I received a very strange call yesterday from a female name and caller ID that I did not recognize. The male caller identified himself using a different name and asked to be put on my “internal” “do-not call” list. He explained that he had received two calls from my company today at his work, was sent home, and does not want to be called by my company anymore.
I thought many of the facts from this conversation were curious, but the primary one was my law firm, while extremely familiar with “do-not-call” laws, does not place telemarketing calls and is not required to keep an “internal” “do-not-call” list of persons who have requested to not receive telemarketing calls from us in the future.
As many of you know, the Telephone Consumer Protection Act (“TCPA”) has been a source of thousands of purported class actions against businesses, and at $500 per violation, any number of violations quickly makes a lawsuit very expensive.
I wondered if this call was a setup of some sort, similar to those I have seen in the lead generation area, where a potential plaintiff creates calls, finds violations in those calls, then sues for them.

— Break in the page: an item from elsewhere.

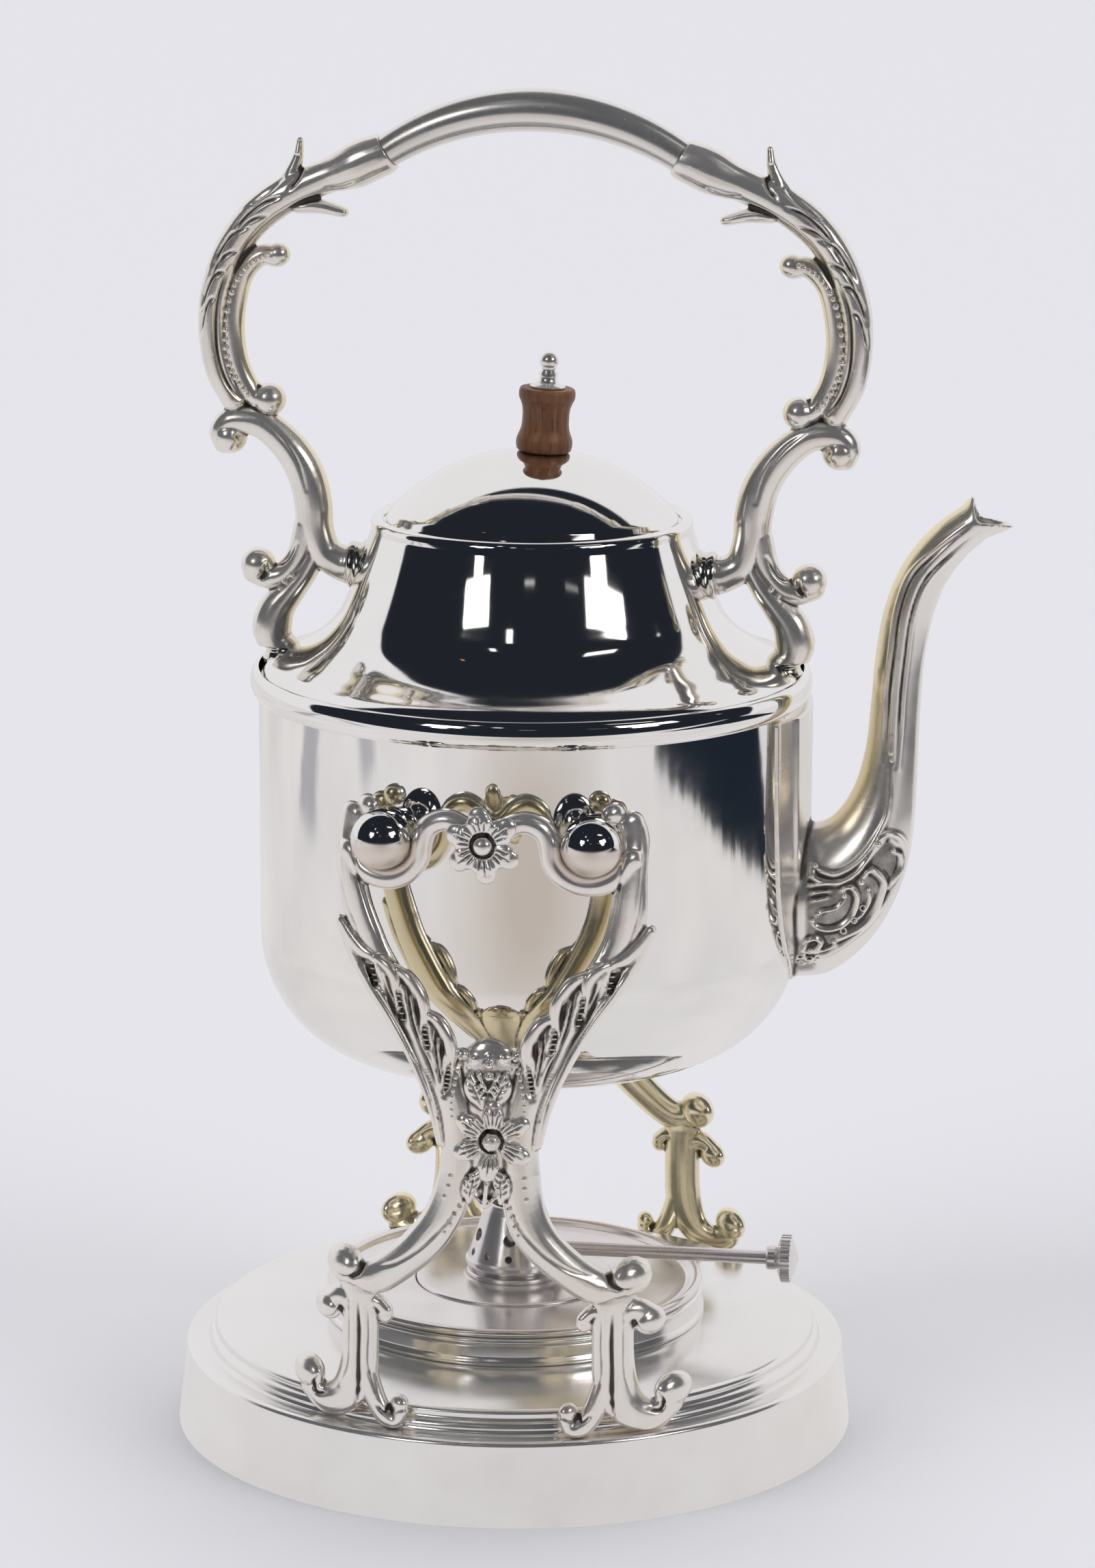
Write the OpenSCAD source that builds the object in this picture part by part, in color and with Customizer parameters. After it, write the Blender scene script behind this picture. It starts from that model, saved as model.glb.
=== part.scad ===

Companies which make calls for telemarketing purposes to residential subscribers violate the TCPA:
…unless such person or entity has instituted procedures for maintaining a list of persons who request not to receive telemarketing calls made by or on behalf of that person or entity. The procedures instituted must meet the following minimum standards:
(1)Written policy. Persons or entities making calls for telemarketing purposes must have a written policy, available upon demand, for maintaining a do-not-call list…
47 C.F.R. § 64.1200(d)(1).
The term “telemarketing” is defined as “the initiation of a telephone call or message for the purpose of encouraging the purchase or rental of, or investment in, property, goods, or services, which is transmitted to any person.” Id. at (f)(12).
The Telemarketing Sales Rule (“TSR”) has similar restrictions. 16 C.F.R. § 310.4(b)(1)(iii)(A).
Thus, many entities are not required to keep an “internal” “do-not-call” list. This includes my law firm which does not make telemarketing calls to residences. Other entities which are not required to keep a list would include entities making calls for informational purposes, such as appointments or service reminders, political calls, or charitable solicitations if the call is made by the charity itself rather than a professional fundraiser.
While these exemptions protect the caller from the “set up”, a business receiving such a request, even if exempt, may still want to comply with the request because it could be legitimate, i.e. the consumer really does not want calls from the company, of any sort, even though the TCPA and TSR probably would not make those calls illegal. If it was a set up call, i.e. at attempt to create a TCPA claim, the business might not want the hassle of defending the claim, even if the claim is invalid.
For me, I asked my co-workers if anyone had called the number, and when none of them had, I decided nothing further was needed, other than this article.